Trent 6, Justification, Canon 28

Can someone provide the Latin text of Canon XXVIII on Justification, of the Sixth Session of the Council of Trent? I’ve found three English translations of it which differ, one of which has a typo, and none of which seem to make sense, given Chapter VII of the Declaration.

Here’s the relevant data:

Chapter VII (What the justification of the impious is, and what are the causes thereof): “For faith, unless hope and charity be added thereto, neither unites man perfectly with Christ, nor makes him a living member of His body.”

Canon XXVIII: “If anyone saith … that he, who has faith without charity, is not a Chris taught; let him be anathema.” or “is not as Christ taught” or “is not a Christian”.

First, what’s the Latin behind Canon XXVIII? Does it attest to “is not as Christ taught” or “is not a Christian”.

Second, how does “is not a Christian” in Canon XXVIII reconcile with Chapter VII, which states that faith must be joined with hope and charity if it is to produce a living member of the body of Christ? Is it simply stating that there are “dead” members of the body of Christ? That a Christian without charity is still a Christian, just an imperfect one?

(While I’m at it, is there an online resource with the Latin of the Council of Trent?)

Here’s the site you want:

ccel.org/ccel/schaff/creeds2.v.i.i.iv.html

Enjoy.

Thank you very much.

A+

CANON XXVIII.—If any one saith, that, grace being lost through sin, faith also is always lost with it; or, that the faith which remains, though it be not a lively faith, is not a true faith; or, that he who has faith without charity is not a Christian: let him be anathema.

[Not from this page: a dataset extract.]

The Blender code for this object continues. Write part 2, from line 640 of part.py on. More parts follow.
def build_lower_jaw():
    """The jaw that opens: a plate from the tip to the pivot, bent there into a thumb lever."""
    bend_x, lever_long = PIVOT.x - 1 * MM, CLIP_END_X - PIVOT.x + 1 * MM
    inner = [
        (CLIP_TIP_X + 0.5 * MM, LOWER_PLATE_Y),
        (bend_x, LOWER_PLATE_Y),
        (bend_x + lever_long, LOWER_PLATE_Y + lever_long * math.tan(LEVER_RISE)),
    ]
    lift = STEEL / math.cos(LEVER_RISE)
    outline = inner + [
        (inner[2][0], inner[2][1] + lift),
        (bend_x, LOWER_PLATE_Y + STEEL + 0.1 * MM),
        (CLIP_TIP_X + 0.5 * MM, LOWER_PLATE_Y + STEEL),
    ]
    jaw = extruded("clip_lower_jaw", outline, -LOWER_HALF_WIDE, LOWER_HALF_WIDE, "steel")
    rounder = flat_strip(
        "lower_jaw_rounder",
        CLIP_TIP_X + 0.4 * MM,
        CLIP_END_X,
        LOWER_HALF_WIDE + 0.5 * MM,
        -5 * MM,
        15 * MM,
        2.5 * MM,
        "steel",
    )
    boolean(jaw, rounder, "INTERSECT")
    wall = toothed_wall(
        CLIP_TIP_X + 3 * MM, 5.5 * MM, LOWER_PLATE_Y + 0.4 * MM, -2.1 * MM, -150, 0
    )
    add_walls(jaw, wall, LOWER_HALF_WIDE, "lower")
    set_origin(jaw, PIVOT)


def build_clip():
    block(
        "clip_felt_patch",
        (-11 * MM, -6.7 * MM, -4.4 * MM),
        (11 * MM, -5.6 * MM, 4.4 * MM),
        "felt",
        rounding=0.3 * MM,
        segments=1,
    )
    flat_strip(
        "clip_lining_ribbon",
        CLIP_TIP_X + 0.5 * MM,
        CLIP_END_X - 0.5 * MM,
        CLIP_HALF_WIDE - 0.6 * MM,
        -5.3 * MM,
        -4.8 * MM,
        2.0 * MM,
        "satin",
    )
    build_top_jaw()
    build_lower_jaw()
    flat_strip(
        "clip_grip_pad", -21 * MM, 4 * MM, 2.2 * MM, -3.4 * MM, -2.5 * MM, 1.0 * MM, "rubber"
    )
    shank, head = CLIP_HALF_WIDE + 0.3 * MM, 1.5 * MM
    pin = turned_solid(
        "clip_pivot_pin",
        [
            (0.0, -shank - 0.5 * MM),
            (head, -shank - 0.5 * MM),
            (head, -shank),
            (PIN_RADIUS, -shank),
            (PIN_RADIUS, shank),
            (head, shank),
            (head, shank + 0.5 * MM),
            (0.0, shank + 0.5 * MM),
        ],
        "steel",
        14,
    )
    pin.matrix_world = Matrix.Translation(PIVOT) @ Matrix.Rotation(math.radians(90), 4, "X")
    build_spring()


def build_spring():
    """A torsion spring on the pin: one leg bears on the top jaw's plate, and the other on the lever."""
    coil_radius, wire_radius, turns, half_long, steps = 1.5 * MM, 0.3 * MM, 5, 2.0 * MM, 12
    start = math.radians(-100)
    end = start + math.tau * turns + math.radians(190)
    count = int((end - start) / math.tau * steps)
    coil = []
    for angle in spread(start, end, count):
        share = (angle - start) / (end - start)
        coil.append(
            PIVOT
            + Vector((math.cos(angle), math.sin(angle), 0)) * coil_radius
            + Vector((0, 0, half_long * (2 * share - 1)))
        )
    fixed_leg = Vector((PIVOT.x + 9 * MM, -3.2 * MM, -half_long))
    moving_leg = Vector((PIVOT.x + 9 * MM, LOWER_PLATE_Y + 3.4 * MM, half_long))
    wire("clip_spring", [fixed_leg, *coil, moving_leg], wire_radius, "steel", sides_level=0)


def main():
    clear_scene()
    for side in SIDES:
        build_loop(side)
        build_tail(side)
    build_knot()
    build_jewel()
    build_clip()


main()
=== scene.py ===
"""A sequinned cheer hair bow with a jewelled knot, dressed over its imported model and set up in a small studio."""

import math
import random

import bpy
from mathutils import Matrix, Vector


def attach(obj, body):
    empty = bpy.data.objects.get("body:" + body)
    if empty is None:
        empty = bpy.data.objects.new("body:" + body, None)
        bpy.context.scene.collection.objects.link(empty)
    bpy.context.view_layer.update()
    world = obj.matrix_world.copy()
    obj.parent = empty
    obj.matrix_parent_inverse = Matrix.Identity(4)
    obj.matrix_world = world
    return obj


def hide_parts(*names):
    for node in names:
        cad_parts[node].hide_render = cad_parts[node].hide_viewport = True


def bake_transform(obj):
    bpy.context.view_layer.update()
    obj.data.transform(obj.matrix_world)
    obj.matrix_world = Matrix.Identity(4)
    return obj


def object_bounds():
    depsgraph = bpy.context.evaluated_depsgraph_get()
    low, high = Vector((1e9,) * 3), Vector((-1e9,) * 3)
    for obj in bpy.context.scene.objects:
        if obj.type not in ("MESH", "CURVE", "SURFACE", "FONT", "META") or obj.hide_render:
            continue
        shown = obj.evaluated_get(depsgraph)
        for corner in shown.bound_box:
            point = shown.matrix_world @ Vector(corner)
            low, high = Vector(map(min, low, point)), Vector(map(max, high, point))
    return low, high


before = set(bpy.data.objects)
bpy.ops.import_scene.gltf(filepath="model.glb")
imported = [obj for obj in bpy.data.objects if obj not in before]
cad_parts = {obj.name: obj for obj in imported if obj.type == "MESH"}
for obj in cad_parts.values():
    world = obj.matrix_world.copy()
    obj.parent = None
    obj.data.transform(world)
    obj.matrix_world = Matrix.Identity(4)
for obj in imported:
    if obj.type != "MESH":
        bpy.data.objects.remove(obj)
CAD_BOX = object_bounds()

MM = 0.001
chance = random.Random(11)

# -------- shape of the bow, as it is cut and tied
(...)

Yeah, what the council was saying is that Faith is not the same as justification, because it is possible to have faith and not be saved. When you mortally sin, you lose sanctifying grace, and supernatural charity with it…but not necessarily faith. Obviously, you can still be a believing christian in a state of mortal sin. Therefore it is wrong to say that faith is justification, because charity is also needed. But it is also wrong to say that he who has faith without charity (ie, a mortal sinner) isn’t christian, or that their faith suddenly becomes not real (though it is not enlivened by charity).

Which is why it is heresy to say that all Christians will be saved (Pius II, Denz. No. 717). Got it.

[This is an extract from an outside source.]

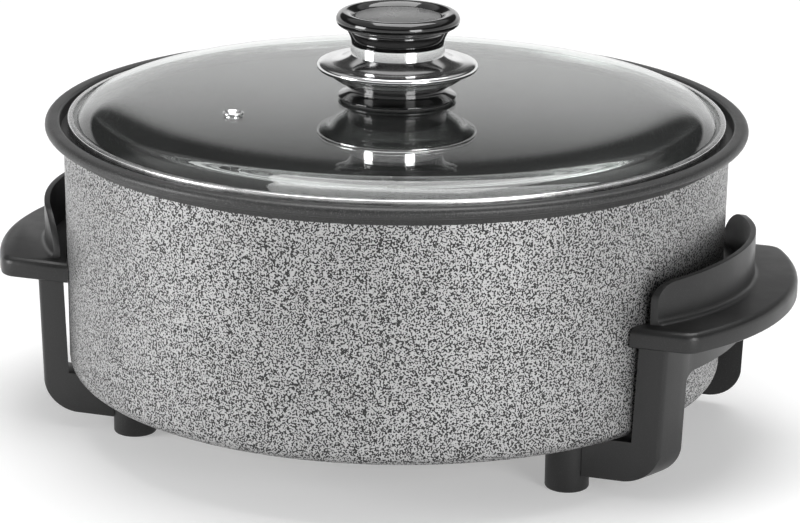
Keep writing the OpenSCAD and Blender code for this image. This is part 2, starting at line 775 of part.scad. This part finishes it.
module lid_glass() {
    n = 28;
    radii = [for (i = [0:n]) dome_r * sin(90 * i / n)];
    top = concat([for (r = radii) [r, glass_top(r)]], [[glass_r, glass_top(glass_r)]]);
    color([0.75, 0.8, 0.8, 0.45]) difference() {
        revolve(concat(top, [for (i = [len(top) - 1:-1:0]) top[i] - [0, glass_t]]), 240);
        translate([0, 0, glass_z]) cylinder(d = big_screw_d + 3, h = glass_rise + glass_t + 1, $fn = 32);
        rotate([0, 0, vent_angle]) translate([vent_r, 0, glass_z])
            cylinder(r = vent_neck_r + hole_fit, h = glass_rise + glass_t + 1, $fn = 48);
    }
}

module lid_band() {
    in_r = band_r - band_t;
    top_z = band_z + band_h;
    color([0.83, 0.83, 0.83]) revolve(concat(
        [[band_r - band_fold, top_z - band_t], [band_r - band_fold, top_z]],
        arc(band_r - band_t, top_z - band_t, band_t, 90, 0, 3),
        [[band_r, band_z], [in_r, band_z], [in_r, glass_z - band_t],
         [band_r - band_fold, glass_z - band_t], [band_r - band_fold, glass_z],
         [in_r, glass_z], [in_r, top_z - band_t]]), 240);
}

// Dished eyelet: a rounded ring on the glass that falls to the bore, and a flat collar below
module vent_grommet() {
    bore = vent_bore_d / 2;
    lip = vent_d / 2;
    ring = 0.75;        // half the thickness of the rounded ring
    up = glass_top(vent_r - lip);
    down = glass_top(vent_r + lip) - glass_t;
    color([0.8, 0.8, 0.8]) rotate([0, 0, vent_angle]) translate([vent_r, 0, 0]) revolve(concat(
        [[bore, down - 0.8], [lip - 0.4, down - 0.8], [lip, down], [vent_neck_r, down], [vent_neck_r, up],
         [lip - ring, up]],
        arc(lip - ring, up + ring, ring, -60, 120, 8),
        [[bore + 0.3, up - 0.2], [bore, up - 0.6]]), 48);
}

// ---- knob, stacked on the glass ----

module on_glass() {
    translate([0, 0, knob_z]) children();
}

module knob_gasket() {
    color([0.2, 0.2, 0.2]) translate([0, 0, knob_z - gasket_t])
        revolve([[knob_hole_r + 0.5, 0], [knob_foot_d / 2 - 1.5, 0], [knob_foot_d / 2 - 1.5, gasket_t], [knob_hole_r + 0.5, gasket_t]], 96);
}

module knob_foot() {
    r = knob_foot_d / 2;
    waist = collar_d / 2;
    color([0.05, 0.05, 0.05]) on_glass() revolve(concat(
        [[knob_hole_r, 0], [r - 0.6, 0], [r, 0.6], [r, 1.2]],
        [for (i = [1:6]) let (t = i / 6) [waist + (r - waist) * pow(1 - t, 1.8), 1.2 + (knob_foot_h - 1.2) * t]],
        [[core_r, knob_foot_h], [core_r, core_top], [knob_hole_r, core_top]]), 120);
}

// Outer line of the guard from its seat on the foot up over the disc to the collar's top
guard_path = concat(
    [[core_r + 1, knob_foot_h], [collar_d / 2 + 0.4, knob_foot_h],
     [guard_d / 2 - 7.5, guard_edge_z - 5.2],
     [guard_d / 2 - 6.8, guard_edge_z - 3.6],
     [guard_d / 2 - 1.8, guard_edge_z - 2]],
    arc(guard_d / 2 - 1.8, guard_edge_z, 1.8, -60, 75, 6),
    [[guard_d / 2 - 5, guard_edge_z + 2.2]],
    [for (i = [1:6]) let (t = i / 6)
        [guard_d / 2 - 5 - (guard_d / 2 - 5 - collar_d / 2) * t, guard_edge_z + 2.2 + 4.6 * pow(t, 2.6)]],
    [[collar_d / 2, collar_h]]);

module knob_guard() {
    color([0.85, 0.85, 0.85]) on_glass() revolve(sheet_left(guard_path, guard_t), 160);
}

// Sheet with its thickness to the left of the path
function sheet_left(p, t) = sheet(p, -t);

module knob_grip() {
    neck = neck_d / 2;
    r = grip_d / 2;
    top = knob_h;
    badge_r = badge_d / 2 + mould_fit / 2;
    dish = top - dish_h;
    bulge = 4.4;        // height of the rim's rounded upper half
    tuck = 3;           // and of its lower half
    color([0.05, 0.05, 0.05]) on_glass() difference() {
        revolve(concat(
            [[0, core_top], [core_r, core_top], [core_r, collar_h], [neck, collar_h]],
            [for (i = [1:6]) let (t = i / 6) [neck + 3.4 * pow(t, 2), collar_h + (top - 9 - collar_h) * t]],
            [[neck + 4.7, top - 8.4], [neck + 4.7, top - 7.8]],
            arc(r - tuck, top - bulge, tuck, -90, -15, 5),
            arc(r - bulge, top - bulge, bulge, 0, 80, 8),
            [[badge_r + 3.6, top - 0.2], [badge_r + 0.4, dish + 0.5], [badge_r, dish], [0, dish]]), 120);
        translate([0, 0, core_top - 1]) cylinder(d = big_screw_d + 0.1, h = knob_screw_bite + 2, $fn = 32);
        translate([0, 0, dish - badge_seat]) cylinder(r = badge_r, h = dish_h + badge_seat + 1);
    }
}

module knob_badge() {
    color([0.25, 0.25, 0.25]) on_glass() translate([0, 0, knob_h - dish_h - badge_seat])
        cylinder(d1 = badge_d, d2 = badge_d - 0.3, h = badge_seat + 0.3);
}

module knob_washer() {
    color([0.7, 0.7, 0.7]) translate([0, 0, glass_top(0) - glass_t - washer_t]) difference() {
        cylinder(d = 20, h = washer_t);
        translate([0, 0, -1]) cylinder(d = big_screw_d + hole_fit, h = washer_t + 2, $fn = 32);
    }
}

module knob_screw() {
    seat = glass_top(0) - glass_t - washer_t;
    color([0.75, 0.75, 0.75]) translate([0, 0, seat])
        screw(big_screw_d, knob_z + core_top + knob_screw_bite - seat, big_screw_d * 1.9, 3);
}

pan();
heating_element();
element_clips();
clip_screws();
inlet_housing();
inlet_pins();
probe_sleeve();
earth_contacts();
inlet_screws();
grip_right();
grip_left();
leg_frame_right();
leg_frame_left();
grip_screws();
lug_screws();
foot_front_right();
foot_front_left();
foot_back_right();
foot_back_left();
foot_screws();
lid_glass();
lid_band();
vent_grommet();
knob_gasket();
knob_foot();
knob_guard();
knob_grip();
knob_badge();
knob_washer();
knob_screw();
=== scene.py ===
"""Looks of the electric hot pot with its glass lid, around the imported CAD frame.

Frame: metres, +X to the right-hand handle, +Z up, -Y to the front. Every CAD node but the
lid's glass keeps its solid and gets a procedural finish, rounded edges where it is moulded,
and smooth shading. The glass is made here, with a tighter shoulder.
"""

import math

import bpy
from mathutils import Matrix, Vector


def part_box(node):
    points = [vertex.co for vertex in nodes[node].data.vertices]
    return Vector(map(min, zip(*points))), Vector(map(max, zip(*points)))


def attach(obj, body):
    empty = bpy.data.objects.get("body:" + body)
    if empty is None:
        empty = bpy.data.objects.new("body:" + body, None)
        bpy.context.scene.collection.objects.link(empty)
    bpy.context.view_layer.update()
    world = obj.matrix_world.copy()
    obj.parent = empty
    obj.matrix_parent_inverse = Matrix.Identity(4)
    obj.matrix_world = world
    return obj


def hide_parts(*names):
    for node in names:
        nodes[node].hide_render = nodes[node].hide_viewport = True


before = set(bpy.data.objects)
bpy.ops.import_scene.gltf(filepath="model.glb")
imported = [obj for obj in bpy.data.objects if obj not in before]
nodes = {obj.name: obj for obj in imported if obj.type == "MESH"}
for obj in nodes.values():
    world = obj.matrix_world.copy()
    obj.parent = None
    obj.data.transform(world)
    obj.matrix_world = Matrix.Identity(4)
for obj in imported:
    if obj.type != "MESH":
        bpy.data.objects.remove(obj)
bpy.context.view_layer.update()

# ---- camera ----

CAMERA_AT = Vector((0.5732, -1.6947, 0.6249))
LOOK_AT = Vector((0.0025, 0.00085, 0.0881))
ROLL = math.radians(0.71)
LENS_MM = 153.1
SENSOR_MM = 36.0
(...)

I have another question; this one concerns Canon XIII: If any one saith, that it is necessary for every one, for the obtaining the remission of sins, that he believe for certain, and without any wavering arising from his own infirmity and disposition, that his sins are forgiven him; let him be anathema.

What is this Canon specifically driving at? Is it saying that the efficacy of absolution is not dependent upon my complete certainty of it? In other words, is it ok to “doubt” that God has really forgiven me, simply because of my weak human nature?

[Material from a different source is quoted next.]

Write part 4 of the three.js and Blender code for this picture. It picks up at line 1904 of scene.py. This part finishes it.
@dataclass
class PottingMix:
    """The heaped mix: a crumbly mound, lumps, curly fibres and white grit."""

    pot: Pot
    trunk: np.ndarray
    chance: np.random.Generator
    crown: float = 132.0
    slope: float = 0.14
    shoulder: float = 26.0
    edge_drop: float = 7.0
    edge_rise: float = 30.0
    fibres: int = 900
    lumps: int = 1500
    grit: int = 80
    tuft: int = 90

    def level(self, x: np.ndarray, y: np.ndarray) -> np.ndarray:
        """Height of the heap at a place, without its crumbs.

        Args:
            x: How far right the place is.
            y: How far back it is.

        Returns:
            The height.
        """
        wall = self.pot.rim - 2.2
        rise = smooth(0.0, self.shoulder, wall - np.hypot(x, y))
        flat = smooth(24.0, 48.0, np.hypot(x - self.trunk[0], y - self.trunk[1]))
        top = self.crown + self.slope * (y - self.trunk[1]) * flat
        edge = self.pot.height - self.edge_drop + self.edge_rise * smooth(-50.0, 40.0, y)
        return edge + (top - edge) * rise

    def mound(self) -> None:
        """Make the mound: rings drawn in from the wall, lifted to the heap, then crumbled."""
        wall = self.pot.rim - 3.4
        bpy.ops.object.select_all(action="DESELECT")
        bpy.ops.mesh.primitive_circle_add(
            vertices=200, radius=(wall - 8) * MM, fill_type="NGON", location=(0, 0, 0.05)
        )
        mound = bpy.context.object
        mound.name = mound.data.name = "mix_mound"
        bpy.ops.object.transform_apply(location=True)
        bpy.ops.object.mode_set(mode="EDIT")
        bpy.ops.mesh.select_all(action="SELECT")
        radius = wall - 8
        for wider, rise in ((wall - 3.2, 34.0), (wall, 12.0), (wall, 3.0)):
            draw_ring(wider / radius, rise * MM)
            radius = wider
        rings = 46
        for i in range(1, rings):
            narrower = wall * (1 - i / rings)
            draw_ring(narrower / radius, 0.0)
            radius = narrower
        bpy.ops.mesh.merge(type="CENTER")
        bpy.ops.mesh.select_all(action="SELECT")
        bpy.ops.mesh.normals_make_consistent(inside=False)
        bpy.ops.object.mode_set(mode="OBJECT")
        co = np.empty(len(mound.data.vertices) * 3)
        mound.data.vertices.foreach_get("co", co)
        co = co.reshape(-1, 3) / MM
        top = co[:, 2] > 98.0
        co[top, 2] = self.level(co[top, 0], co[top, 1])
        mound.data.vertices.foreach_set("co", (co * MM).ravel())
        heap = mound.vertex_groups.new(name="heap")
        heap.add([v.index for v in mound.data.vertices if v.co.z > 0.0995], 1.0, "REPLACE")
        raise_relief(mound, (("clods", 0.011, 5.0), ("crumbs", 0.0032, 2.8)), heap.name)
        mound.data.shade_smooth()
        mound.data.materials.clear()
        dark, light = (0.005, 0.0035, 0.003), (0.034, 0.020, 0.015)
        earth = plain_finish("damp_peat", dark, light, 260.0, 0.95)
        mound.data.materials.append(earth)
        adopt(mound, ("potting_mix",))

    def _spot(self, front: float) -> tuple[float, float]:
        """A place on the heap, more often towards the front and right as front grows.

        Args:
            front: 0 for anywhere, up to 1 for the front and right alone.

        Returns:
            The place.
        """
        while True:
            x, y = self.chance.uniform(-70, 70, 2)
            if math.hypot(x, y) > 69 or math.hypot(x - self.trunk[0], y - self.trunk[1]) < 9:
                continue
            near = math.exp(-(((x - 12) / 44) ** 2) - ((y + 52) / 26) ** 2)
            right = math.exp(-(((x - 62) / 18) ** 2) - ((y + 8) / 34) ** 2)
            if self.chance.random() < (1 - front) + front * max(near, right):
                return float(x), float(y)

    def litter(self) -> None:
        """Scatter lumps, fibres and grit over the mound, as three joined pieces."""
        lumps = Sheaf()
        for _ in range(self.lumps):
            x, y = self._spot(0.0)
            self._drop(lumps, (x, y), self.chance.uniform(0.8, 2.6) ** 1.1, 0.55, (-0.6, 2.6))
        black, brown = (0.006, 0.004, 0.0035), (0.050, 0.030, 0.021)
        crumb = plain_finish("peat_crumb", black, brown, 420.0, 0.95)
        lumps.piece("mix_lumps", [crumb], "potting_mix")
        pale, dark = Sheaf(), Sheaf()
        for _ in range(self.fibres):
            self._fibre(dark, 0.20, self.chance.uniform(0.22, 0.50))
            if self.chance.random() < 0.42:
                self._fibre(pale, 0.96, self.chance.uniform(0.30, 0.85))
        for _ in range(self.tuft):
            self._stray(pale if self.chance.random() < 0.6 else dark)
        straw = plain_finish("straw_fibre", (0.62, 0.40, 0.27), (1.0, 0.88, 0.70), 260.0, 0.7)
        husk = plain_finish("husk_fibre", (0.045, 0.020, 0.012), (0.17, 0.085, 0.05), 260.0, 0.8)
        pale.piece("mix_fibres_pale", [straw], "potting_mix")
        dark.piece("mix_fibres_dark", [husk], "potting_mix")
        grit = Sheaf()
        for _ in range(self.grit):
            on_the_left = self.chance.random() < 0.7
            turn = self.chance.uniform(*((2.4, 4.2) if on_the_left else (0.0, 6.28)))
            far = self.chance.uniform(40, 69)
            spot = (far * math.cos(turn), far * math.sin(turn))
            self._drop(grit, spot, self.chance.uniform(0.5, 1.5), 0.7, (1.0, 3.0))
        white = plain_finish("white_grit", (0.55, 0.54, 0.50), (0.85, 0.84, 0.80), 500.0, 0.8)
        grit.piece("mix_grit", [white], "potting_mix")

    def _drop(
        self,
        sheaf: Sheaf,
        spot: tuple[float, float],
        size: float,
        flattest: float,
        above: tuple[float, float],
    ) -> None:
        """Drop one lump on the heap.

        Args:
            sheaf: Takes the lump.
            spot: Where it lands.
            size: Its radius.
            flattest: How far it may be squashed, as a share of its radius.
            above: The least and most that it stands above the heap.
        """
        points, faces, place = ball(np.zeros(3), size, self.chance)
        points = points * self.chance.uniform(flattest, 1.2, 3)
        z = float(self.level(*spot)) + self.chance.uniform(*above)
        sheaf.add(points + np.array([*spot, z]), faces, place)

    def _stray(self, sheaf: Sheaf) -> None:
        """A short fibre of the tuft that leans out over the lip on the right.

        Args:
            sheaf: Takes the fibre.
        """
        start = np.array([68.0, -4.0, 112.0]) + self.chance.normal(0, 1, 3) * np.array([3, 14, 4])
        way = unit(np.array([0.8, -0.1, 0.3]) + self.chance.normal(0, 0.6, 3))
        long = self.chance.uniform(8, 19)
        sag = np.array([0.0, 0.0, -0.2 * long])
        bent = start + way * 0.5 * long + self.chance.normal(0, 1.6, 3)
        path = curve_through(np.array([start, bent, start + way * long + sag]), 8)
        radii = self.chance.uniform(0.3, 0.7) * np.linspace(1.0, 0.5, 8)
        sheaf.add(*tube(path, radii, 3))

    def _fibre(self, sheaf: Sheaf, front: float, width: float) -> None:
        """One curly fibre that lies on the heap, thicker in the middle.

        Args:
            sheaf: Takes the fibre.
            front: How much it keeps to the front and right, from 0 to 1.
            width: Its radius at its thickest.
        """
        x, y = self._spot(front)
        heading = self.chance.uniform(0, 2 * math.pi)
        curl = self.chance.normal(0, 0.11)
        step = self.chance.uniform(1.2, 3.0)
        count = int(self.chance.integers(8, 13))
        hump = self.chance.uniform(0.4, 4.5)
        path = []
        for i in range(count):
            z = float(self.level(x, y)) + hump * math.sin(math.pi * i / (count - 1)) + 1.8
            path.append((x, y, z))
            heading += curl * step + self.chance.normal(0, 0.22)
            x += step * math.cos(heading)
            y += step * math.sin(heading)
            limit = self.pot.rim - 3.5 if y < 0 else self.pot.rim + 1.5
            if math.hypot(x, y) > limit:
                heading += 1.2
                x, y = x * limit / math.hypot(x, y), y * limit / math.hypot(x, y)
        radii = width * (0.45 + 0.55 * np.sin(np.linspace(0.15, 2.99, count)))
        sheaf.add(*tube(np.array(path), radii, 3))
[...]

Yeah, you never have to be certain of anything, and can only be certain of dogma de fide. There will always be some doubt in absolution (for example, what if it is an imposter non-priest behind the confessional screen) or anything personal, so never certainity, but you can have moral certitude. But it’s not necessary as the sacraments work ex opere operato.

It’s referring to the error of the Protestants who taught that you are only forgiven if you believe without any doubt that you are forgiven. Many of them still teach this.

They believe that “faith” requires that you believe, without any doubt, that you are saved. They say that if you doubt you are saved, you lack faith. That is what the canon is addressing.

Is this in contrast to the sin of presumption, where you believe you will go to heaven no matter what you do?

Yeah. That’s covered in Canons XII through XXI. They deal with things like “faith in forgiveness means assurance of salvation”, “all who are justified are assuredly predestined”, “all who believe will endure to the end”, “faith is the only thing needed, the commandments of God are superfluous”, etc.